Cette levée de boucliers fait suite à la publication du projet de loi portant révision de la Constitution, qui doit être soumis aux parlementaires aujourd’hui. Dans l’exposé des motifs, l’Exécutif informe : ‘’Pour répondre aux nécessités de rationalisation du calendrier électoral et d’une meilleure harmonisation des rapports entre le pouvoir Exécutif et le pouvoir Législatif, il est procédé à la suppression de la période pendant laquelle il ne peut être procédé à la dissolution de l’Assemblée nationale.’’
Le nouvel article 87 était ainsi libellé comme suit : ‘’Le président de la République peut, après avoir recueilli l’avis du Premier ministre et du président de l’Assemblée nationale, prononcer, par décret, la dissolution de l’Assemblée nationale.’’ L’alinéa 2 précise : ‘’Le décret de dissolution fixe la date du scrutin pour l’élection des députés. Le scrutin a lieu soixante jours au moins et quatre-vingt-dix jours au plus après la date de publication dudit décret.’’
Membre du pôle des représentants de la société civile au Dialogue politique, Moundiaye Cissé tente de relativiser, non sans souligner que le sujet a été abordé dans le cadre des discussions au sein du Comité de suivi. D’emblée, il précise : ‘’D’abord, il faut relever que dans le cadre des discussions, cette disposition a été certes abordée, mais ce n’est pas pour l’actuel président qui n’est pas candidat en 2024. Cette disposition, c’est pour le prochain président de la République.’’
Ainsi, pour le directeur exécutif de l’ONG 3D, il y a eu peut-être un problème de communication et quelques insuffisances dans la formulation de la révision. ‘’Le problème est que si la disposition ne change pas, le prochain président, je souligne qu’on ne le connait pas encore, risque d’avoir des difficultés, s’il veut dissoudre l’Assemblée nationale. Si la durée des deux ans est respectée, il ne pourra le faire qu’au mois de septembre et tout le monde sait que ce sera très compliqué, parce qu’on est en plein hivernage, en plus de la préparation du marathon budgétaire.

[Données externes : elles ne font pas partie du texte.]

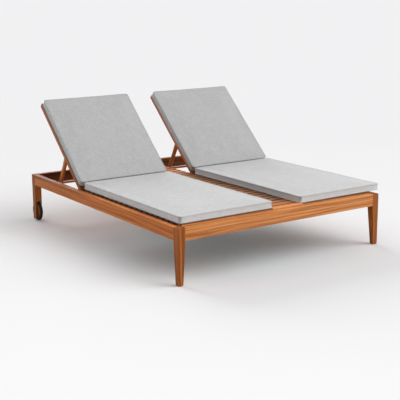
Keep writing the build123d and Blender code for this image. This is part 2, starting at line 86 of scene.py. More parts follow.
# %% Directions
BACK_ANGLE = radians(42.8)
PROP_ANGLE = radians(61.0)
ACROSS = Vector((1, 0, 0))
LENGTHWISE = Vector((0, 1, 0))
UPRIGHT = Vector((0, 0, 1))
UP_BACK = Vector((0, cos(BACK_ANGLE), sin(BACK_ANGLE)))
OUT_OF_BACK = Vector((0, -sin(BACK_ANGLE), cos(BACK_ANGLE)))
DOWN_PROP = Vector((0, cos(PROP_ANGLE), -sin(PROP_ANGLE)))
OUT_OF_PROP = Vector((0, sin(PROP_ANGLE), cos(PROP_ANGLE)))
print(f"a backrest rises {UP_BACK.z:.3f} m for each metre of its length")


# %% [markdown]
# ## A short way to write a finish
# A finish in Blender is a graph of shader nodes. It could be wired by hand in the shader editor,
# or node by node in Python, which takes several lines for each. A small class that adds a node,
# fills its inputs and hands back its output keeps the recipes below short enough to read.

# %% Add, fill and link nodes
class Finish:
    """A material in the making. Each call adds a node and returns its output."""

    def __init__(self, name):
        self.mat = bpy.data.materials.new(name)
        self.mat.use_nodes = True
        self.tree = self.mat.node_tree
        self.shader = self.tree.nodes["Principled BSDF"]

    def add(self, kind, inputs=(), **settings):
        node = self.tree.nodes.new(kind)
        for key, value in settings.items():
            setattr(node, key, value)
        for key, value in dict(inputs).items():
            self.put(node.inputs[key], value)
        return node

    def put(self, socket, value):
        if isinstance(value, bpy.types.NodeSocket):
            self.tree.links.new(value, socket)
        else:
            socket.default_value = value

    def surface(self, **values):
        for key, value in values.items():
            self.put(self.shader.inputs[key.replace("_", " ")], value)


trial = Finish("trial")
empty = len(trial.tree.nodes)
print(f"a new finish starts with {empty} nodes")
bpy.data.materials.remove(trial.mat)


# %% [markdown]
# A pattern is arithmetic on a place. The recipes share these few steps: measure the place along
# the piece's own directions, stretch it, ask a noise for a value there, and turn the value into
# a colour, a roughness or a height. Noise is used and not pictures, so that nothing repeats and
# no piece needs unwrapping.

# %% Measure, stretch, mix and colour
class Recipe(Finish):
    """A finish with the arithmetic that the patterns need."""

    def math(self, operation, a, b=0.0):
        return self.add("ShaderNodeMath", {0: a, 1: b}, operation=operation).outputs[0]

    def local(self, *axes):
        """The place on the object, measured along each of the given directions."""
        place = self.add("ShaderNodeTexCoord").outputs["Object"]
        return [self.add("ShaderNodeVectorMath", {0: place, 1: tuple(axis)},
                         operation="DOT_PRODUCT").outputs["Value"] for axis in axes]

    def vector(self, parts, scales):
        scaled = [self.math("MULTIPLY", part, scale) for part, scale in zip(parts, scales)]
        return self.add("ShaderNodeCombineXYZ", dict(enumerate(scaled))).outputs[0]

    def noise(self, vector, scale=1.0, detail=3.0, roughness=0.5):
        inputs = {"Vector": vector, "Scale": scale, "Detail": detail, "Roughness": roughness}
        return self.add("ShaderNodeTexNoise", inputs).outputs[0]

    def ramp(self, factor, stops):
        node = self.add("ShaderNodeValToRGB", {"Fac": factor})
        elements = node.color_ramp.elements
        while len(elements) < len(stops):
            elements.new(0.5)
        for element, (place, colour) in zip(elements, stops):
            element.position = place
            element.color = (*colour, 1.0)
        return node.outputs["Color"]

    def remap(self, value, low, high, to_low, to_high):
        inputs = {"Value": value, "From Min": low, "From Max": high,
                  "To Min": to_low, "To Max": to_high}
        return self.add("ShaderNodeMapRange", inputs).outputs[0]

    def tone(self, colour, value):
        inputs = {"Color": colour, "Value": value}
        return self.add("ShaderNodeHueSaturation", inputs).outputs["Color"]

    def bump(self, height, strength, distance):
        inputs = {"Height": height, "Strength": strength, "Distance": distance}
        return self.add("ShaderNodeBump", inputs).outputs["Normal"]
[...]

Or, il y a un besoin réel de rationalisation du calendrier électoral, faire en sorte que les Législatives et la Présidentielle se tiennent la même année. C’est juste cette double préoccupation qui a été à l’origine de ce projet’’, informe le membre du Collectif des organisations de la société civile pour les élections.
Moundiaye Cissé tient à souligner : ‘’Ce n’est pas pour le président de la République sortant, mais pour son successeur que nous ne connaissons pas encore.’’
Seulement, même si le projet était de donner des outils au prochain président, tel qu’il a été rédigé, un président de la République, qui qu’il puisse être, peut dissoudre à tout moment l’Assemblée nationale, remettre en cause la volonté du peuple. Ce qui a fait l’objet de vives controverses.
La majorité coupe l’herbe sous le pied des détracteurs du projet
Alors que le débat enflait, la mouvance présidentielle, elle, poursuivait les échanges. Aux dernières nouvelles, il y a de fortes chances que la disposition polémique (article 87) soit ôtée du projet de révision à présenter aujourd’hui à l’hémicycle.
Selon nos sources, deux hypothèses sont possibles à l’Assemblée nationale : soit le projet sera purement et simplement retiré, soit le projet sera maintenu, mais avec un amendement qui fixe à un an la période durant laquelle l’Assemblée ne pourra pas être dissoute.
Dans tous les cas, renseignent nos interlocuteurs, il n’est pas dans l’esprit du président ni de dissoudre ni de coupler les élections législatives et la Présidentielle. ‘’Il n’y aura pas de couplage. Nous allons discuter avec les députés pour avoir un texte consensuel’’, souligne un de nos interlocuteurs.